True or False (1)

The statement is $\boxed{\text{False.}}$ To show this, we will prove the stronger [at least superficially] statement: $\text{There is no nonzero integral solution to }\, a^2 + b^2 + c^2 = a^2b^2,$ by repeatedly using the well-known fact $n^2 \equiv \begin{cases} 0 \pmod{4}, & \text{ if } n \text{ is even} \\ 1 \pmod{4}, & \text{ if } n \text{ is odd}\end{cases}.$

Suppose there is a nonzero integral solution $(a_0,b_0,c_0).$ Then the equation can be written as $c_0^2 + 1 = (1 - a_0^2)(1 - b_0^2)$ If $c_0$ is odd, then $c_0 \equiv 1 \pmod{4}$ and $1 - a_0^2, 1 - b_0^2 \equiv 0 \text{ or } 1 \pmod{4}$ so the equation becomes $2 \equiv c_0^2 + 1 = (1 - a_0^2)(1 - b_0^2) \equiv 0 \text{ or } 1 \pmod{4}$ which is a contradiction, so we can conclude $c_0$ is even.
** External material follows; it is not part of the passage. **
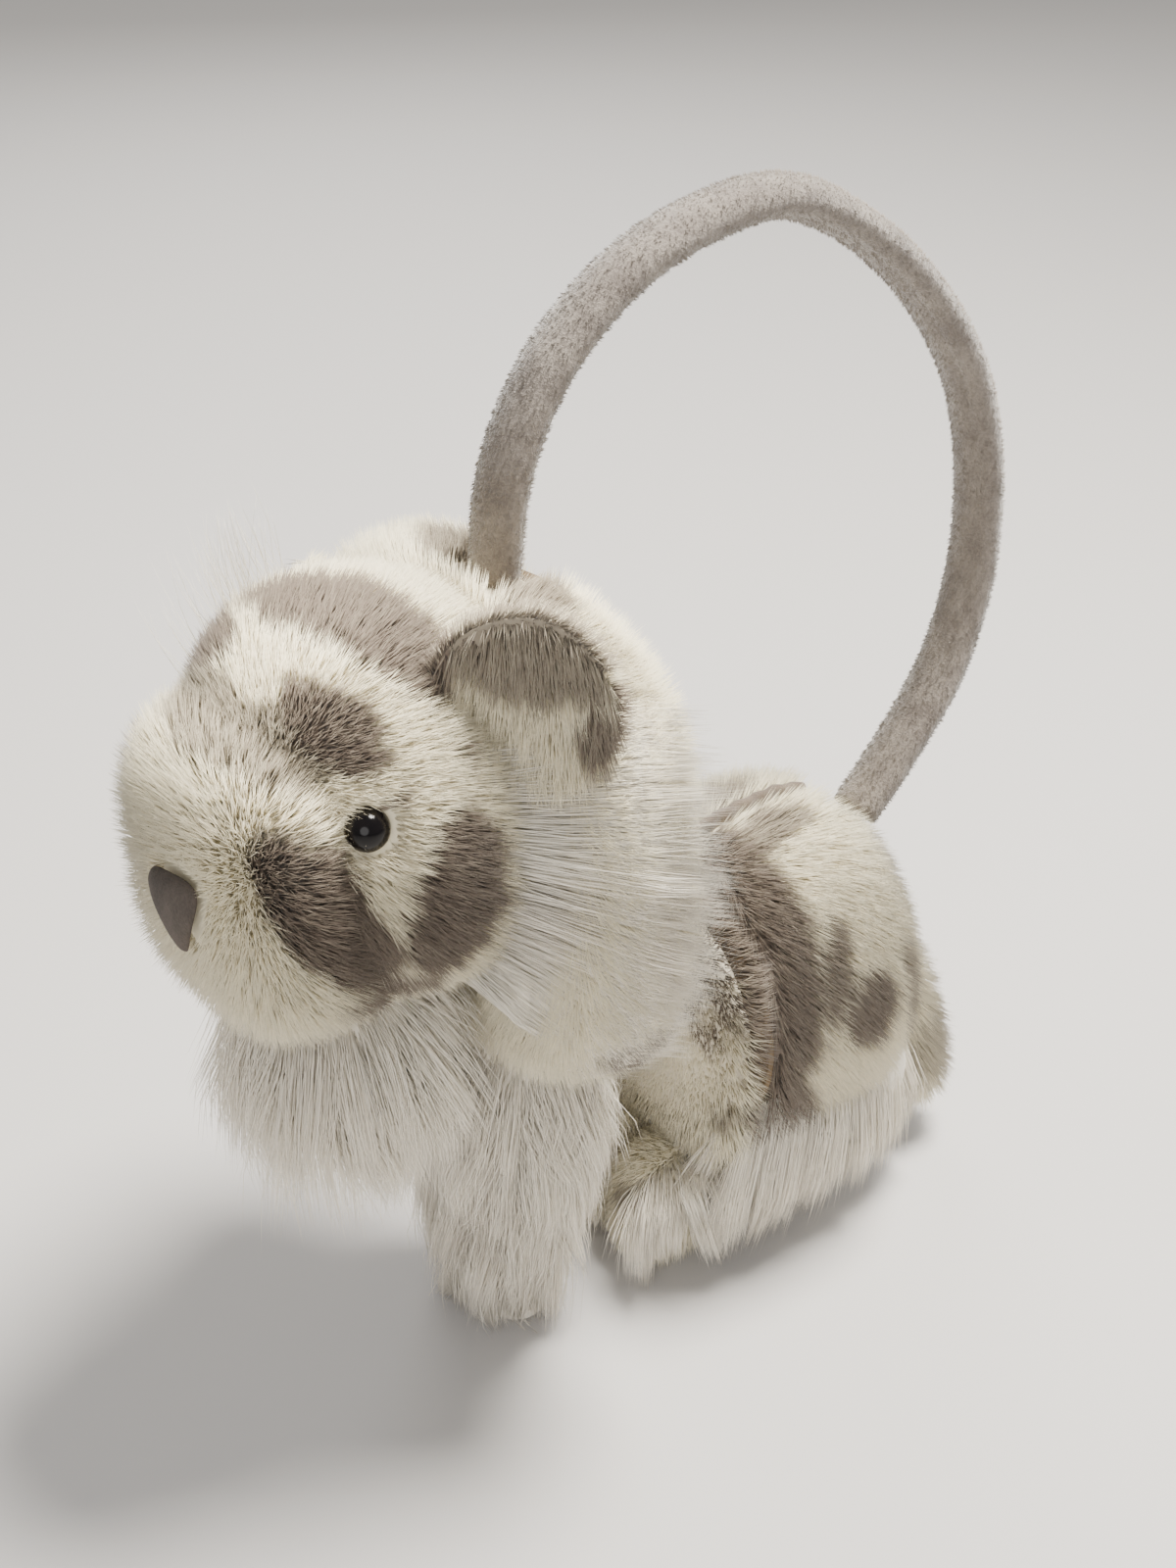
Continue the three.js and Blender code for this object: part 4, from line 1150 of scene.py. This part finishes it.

Therefore, using the same form of the equation mod $4$ again, we have $1 \equiv c_0^2 + 1 = (1 - a_0^2)(1 - b_0^2) \pmod{4} \implies a_0^2 \equiv 0 \equiv b_0^2 \pmod{4} \implies a_0,b_0 \text{ are even}$

Since each of $a_0,b_0,c_0$ is even and at least one is nonzero, there is some positive integer $k$ such that $2^k$ divides each of $a_0,b_0,c_0$ and at least one of the following is odd: $a_1 = \frac{a_0}{2^k}, \qquad b_1 = \frac{b_0}{2^k}, \qquad c_1 = \frac{c_0}{2^k}.$

Using these new values, the given equation becomes $a_1^2 + b_1^2 + c_1^2 = 4^k a_1^2 b_1^2$

Since $k$ is positive, $4^k \equiv 0 \pmod{4},$ so $a_1^2 + b_1^2 + c_1^2 = 4^k a_1^2 b_1^2 \equiv 0 \pmod{4} \implies a_1 \equiv b_1 \equiv c_1 \equiv 0 \pmod{2}$ but then none of $a_1, b_1, c_1$ is odd, contradicting the definition of $k.$

This final contradiction is only under the assumption that there is some nonzero integral solution, so we can conclude that there is no such solution. In particular, there is no solution using positive integers.